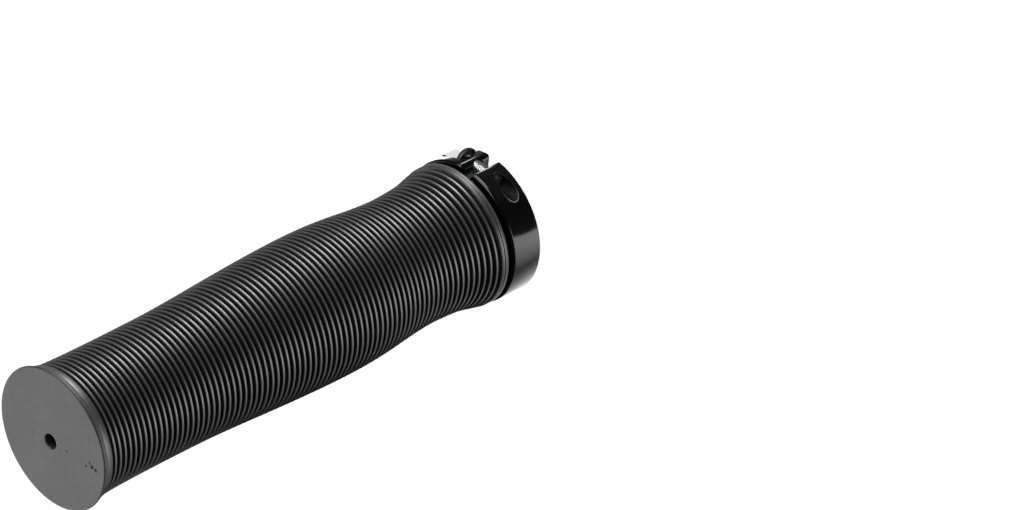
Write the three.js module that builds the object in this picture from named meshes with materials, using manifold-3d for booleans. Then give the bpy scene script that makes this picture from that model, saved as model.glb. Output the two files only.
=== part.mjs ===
// Handlebar grip for a 22.2 mm bar: a ribbed rubber sleeve on a hard core, held by a split clamp collar.
// Units are millimetres. The grip stands on its collar: +Z runs up the bar axis to the closed end.
import * as THREE from 'three';
import { mergeVertices } from 'three/addons/utils/BufferGeometryUtils.js';
import Module from 'manifold-3d';

// Overall
const TOTAL_LENGTH = 130;
const BAR_DIAMETER = 22.2;
const BAR_CLEARANCE = 0.1;
const PART_GAP = 0.3;

// Inner core
const CORE_SEGMENTS = 64;
const CORE_WALL = 1.4;
const SPIGOT_WALL = 1;
const SPIGOT_RECESS = 0.6;
const SPIGOT_SLIT_WIDTH = 2.4;
const SHOULDER_HEIGHT = 2.8;
const SHOULDER_LENGTH = 0.75;

// Rubber sleeve; its heights are measured out from the core
const SLEEVE_SEGMENTS = 32;
const RIB_PITCH = 1.523;
const RIB_DEPTH = 0.9;
// Pitches from each land to the crest of the rib next to it
const EDGE_GROOVE = 0.75;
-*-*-
Repeat the data precisely, line by line.

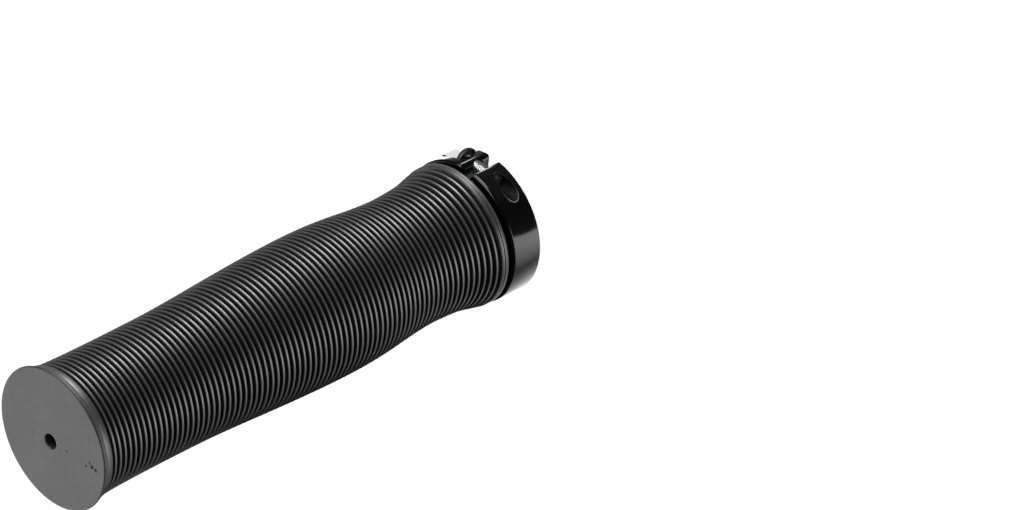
Write the three.js module that builds the object in this picture from named meshes with materials, using manifold-3d for booleans. Then give the bpy scene script that makes this picture from that model, saved as model.glb. Output the two files only.
=== part.mjs ===
// Handlebar grip for a 22.2 mm bar: a ribbed rubber sleeve on a hard core, held by a split clamp collar.
// Units are millimetres. The grip stands on its collar: +Z runs up the bar axis to the closed end.
import * as THREE from 'three';
import { mergeVertices } from 'three/addons/utils/BufferGeometryUtils.js';
import Module from 'manifold-3d';

// Overall
const TOTAL_LENGTH = 130;
const BAR_DIAMETER = 22.2;
const BAR_CLEARANCE = 0.1;
const PART_GAP = 0.3;

// Inner core
const CORE_SEGMENTS = 64;
const CORE_WALL = 1.4;
const SPIGOT_WALL = 1;
const SPIGOT_RECESS = 0.6;
const SPIGOT_SLIT_WIDTH = 2.4;
const SHOULDER_HEIGHT = 2.8;
const SHOULDER_LENGTH = 0.75;

// Rubber sleeve; its heights are measured out from the core
const SLEEVE_SEGMENTS = 32;
const RIB_PITCH = 1.523;
const RIB_DEPTH = 0.9;
// Pitches from each land to the crest of the rib next to it
const EDGE_GROOVE = 0.75;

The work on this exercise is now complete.